Saturday, November 10, 2012

"Saving Species"

I recently watched "Saving Species", part of the Planet Earth series. It's about conservation and the need for conservation, about species that are currently disappearing, and it totally made me cry. Mostly because everything they showed was just so beautiful (the whole series has amazing cinematography), but also because the destruction of nature is just so tragic, in the noblest sense of the word.

The episode also raised some really, really good points about conservation and nature. What gives us (rich white people) the right to tell them (extremely poor inhabitants of any third world country) what they should be doing with their wildlife and natural areas? Is conservation so important that we should give money to protect some butterfly, mouse, whatever instead of helping to feed hungry people worldwide? Is our concern for tigers more important than the people in India that tiger may kill? Why should we try to preserve every single species?
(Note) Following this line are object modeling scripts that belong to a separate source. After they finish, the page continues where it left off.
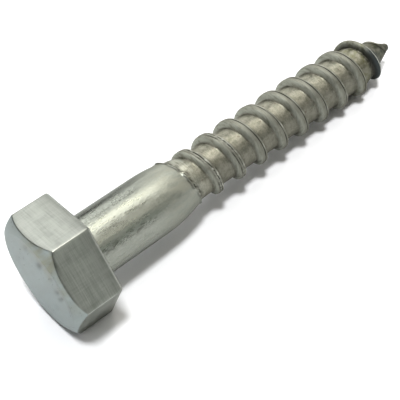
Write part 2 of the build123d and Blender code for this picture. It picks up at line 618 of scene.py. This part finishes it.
def chamferPoint(angle, share):
    # share runs from 0 at the flat to 1 at the end of the head
    centre, arc = head["chamferCentre"], head["chamferArc"]
    start = pi - asin((hexRadius(angle) - centre[1]) / arc)
    end = pi - asin((head["topRadius"] - centre[1]) / arc)
    place = start + (end - start) * share
    return (centre[0] + arc * cos(place), centre[1] + arc * sin(place))


def chamferEdge(angle):
    return chamferPoint(angle, 0)[0]


def dentAt(y, z):
    along, across = cos(radians(head["dentAngle"])), sin(radians(head["dentAngle"]))
    depth = 0
    for dentY, dentZ, reach, deep in head["dents"]:
        lengthwise = ((y - dentY) * along + (z - dentZ) * across) / head["dentLength"]
        crosswise = (z - dentZ) * along - (y - dentY) * across
        depth += deep * bell(hypot(lengthwise, crosswise), reach)
    return depth


def dentEnd(block):
    net = bmesh.from_edit_mesh(block.data)
    waves, rim = head["wavesPerMm"], head["topRadius"]
    for point in net.verts:
        if point.co.x < -headHeight + 0.2:
            y, z = point.co.y, point.co.z
            inside = ease(hypot(y, z), rim, rim - head["dentMargin"])
            wave = noise.noise(Vector((y * waves, z * waves, head["waveLayer"])))
            point.co.x += inside * (head["waviness"] * max(0, wave) + dentAt(y, z))
    bmesh.update_edit_mesh(block.data)


def hexOutline():
    # a hexagon with rounded corners, its sides cut up
    bpy.ops.mesh.primitive_circle_add(
        vertices=6, radius=halfFlats / cos(pi / 6), fill_type="NGON", rotation=(0, pi / 2, 0)
    )
    block = bpy.context.active_object
    bpy.ops.object.transform_apply(location=False, rotation=True, scale=False)
    startEdit(block)
    bpy.ops.mesh.select_all(action="SELECT")
    corner = head["cornerRounding"] * tan(pi / 6)
    bpy.ops.mesh.bevel(offset=corner, segments=4, affect="VERTICES", profile=0.5)
    bpy.ops.mesh.select_all(action="SELECT")
    bpy.ops.mesh.delete(type="ONLY_FACE")
    net = bmesh.from_edit_mesh(block.data)
    for edge in net.edges:
        edge.select_set(edge.calc_length() > 1)
    bmesh.update_edit_mesh(block.data)
    bpy.ops.mesh.subdivide(number_cuts=head["cutsPerFlat"])
    bpy.ops.mesh.select_all(action="SELECT")
    return block


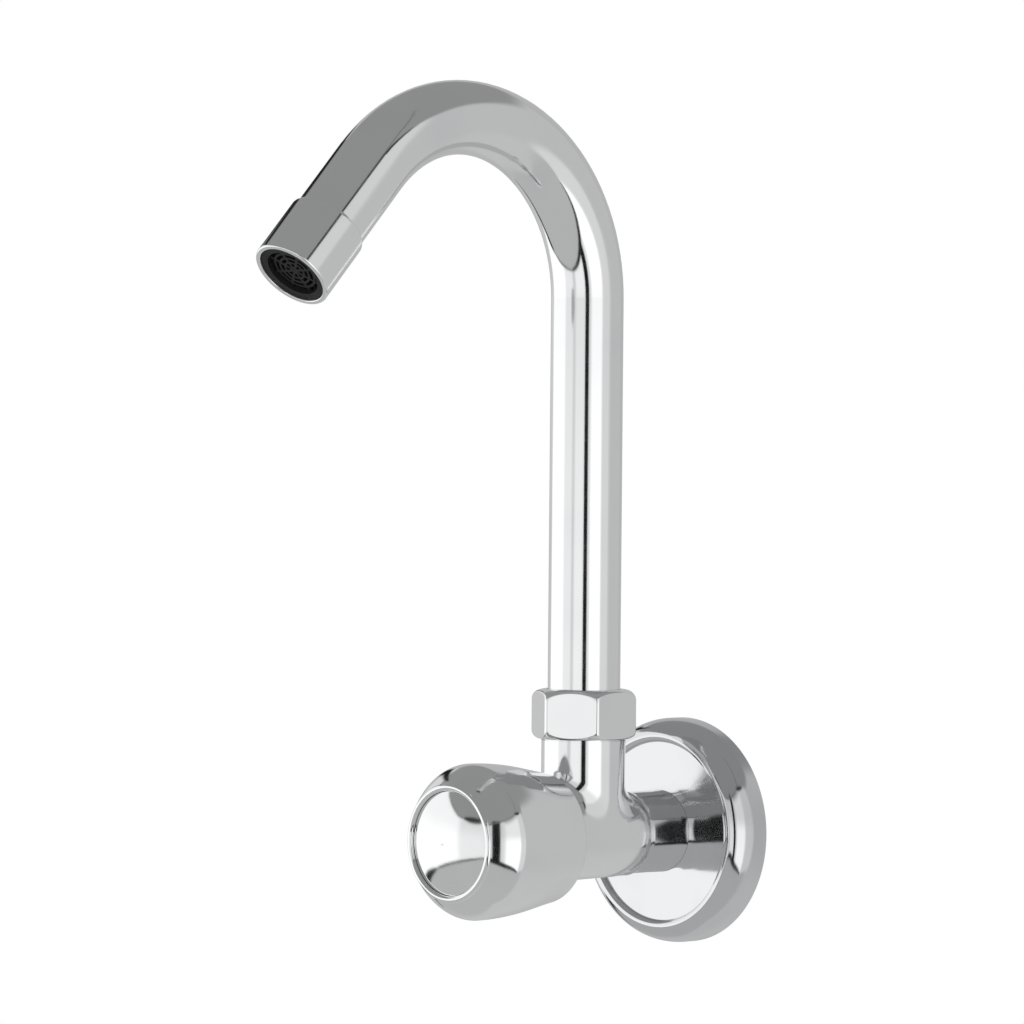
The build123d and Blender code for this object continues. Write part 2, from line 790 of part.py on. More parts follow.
def make_screens():
    """Two woven screens, shown as thin discs with square meshes."""
    radius = insert_bore_radius - seated_gap
    reach = floor((radius - screen_hole) / screen_pitch)
    mesh = Circle(radius)
    for column in range(-reach, reach + 1):
        for row in range(-reach, reach + 1):
            centre = Vector(column * screen_pitch, row * screen_pitch)
            if centre.length + screen_hole < radius:
                mesh -= Pos(centre.X, centre.Y) * Rectangle(screen_hole, screen_hole)
    return Compound(
        [
            prism(outlet_frame, mesh, station, station + screen_thickness)
            for station in screen_stations
        ]
    )


def make_diffuser():
    """The perforated plate that splits the water into jets."""
    plate = Circle(insert_bore_radius - seated_gap)
    for radius, count in zip(diffuser_circle_radii, diffuser_hole_counts):
        plate -= PolarLocations(radius, count) * Circle(diffuser_hole_radius)
    return prism(outlet_frame, plate, diffuser_at, diffuser_at + diffuser_thickness)


parts = {
    "wall_flange": make_wall_flange,
    "valve_body": make_valve_body,
    "headwork_bonnet": make_bonnet,
    "bonnet_seal": make_bonnet_seal,
    "spindle": make_spindle,
    "spindle_o_rings": make_spindle_o_rings,
    "thrust_washer": make_thrust_washer,
    "spindle_circlip": make_circlip,
    "valve_carrier": make_carrier,
    "valve_washer": make_valve_washer,
    "washer_screw": make_washer_screw,
    "knob": make_knob,
    "knob_screw": make_knob_screw,
    "knob_screw_washer": make_screw_washer,
    "knob_cap": make_cap,
    "cap_ring": make_cap_ring,
    "spout_nut": make_spout_nut,
    "slip_ring": make_slip_ring,
    "spout_tail": make_spout_tail,
    "spout_o_rings": make_spout_o_rings,
    "spout_tube": make_spout_tube,
    "outlet_bush": make_outlet_bush,
    "aerator_housing": make_housing,
    "aerator_gasket": make_gasket,
    "aerator_insert": make_insert,
    "aerator_screens": make_screens,
    "aerator_diffuser": make_diffuser,
}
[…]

Why should we try to preserve every single species? I think this question is especially hard to answer with science; studies about the benefits of diversity have had mixed results. As a Christian, however, I find that the answer is relatively simple: God created this earth with species on it, and destroying any part of it means destroying God's creation. God created it that way for a reason, so we shouldn't mess with it.

What I took away from this episode, more than anything else, was that nature is awe-inspiringly, stunningly, fantastically beautiful, and we should be doing so much more to protect it.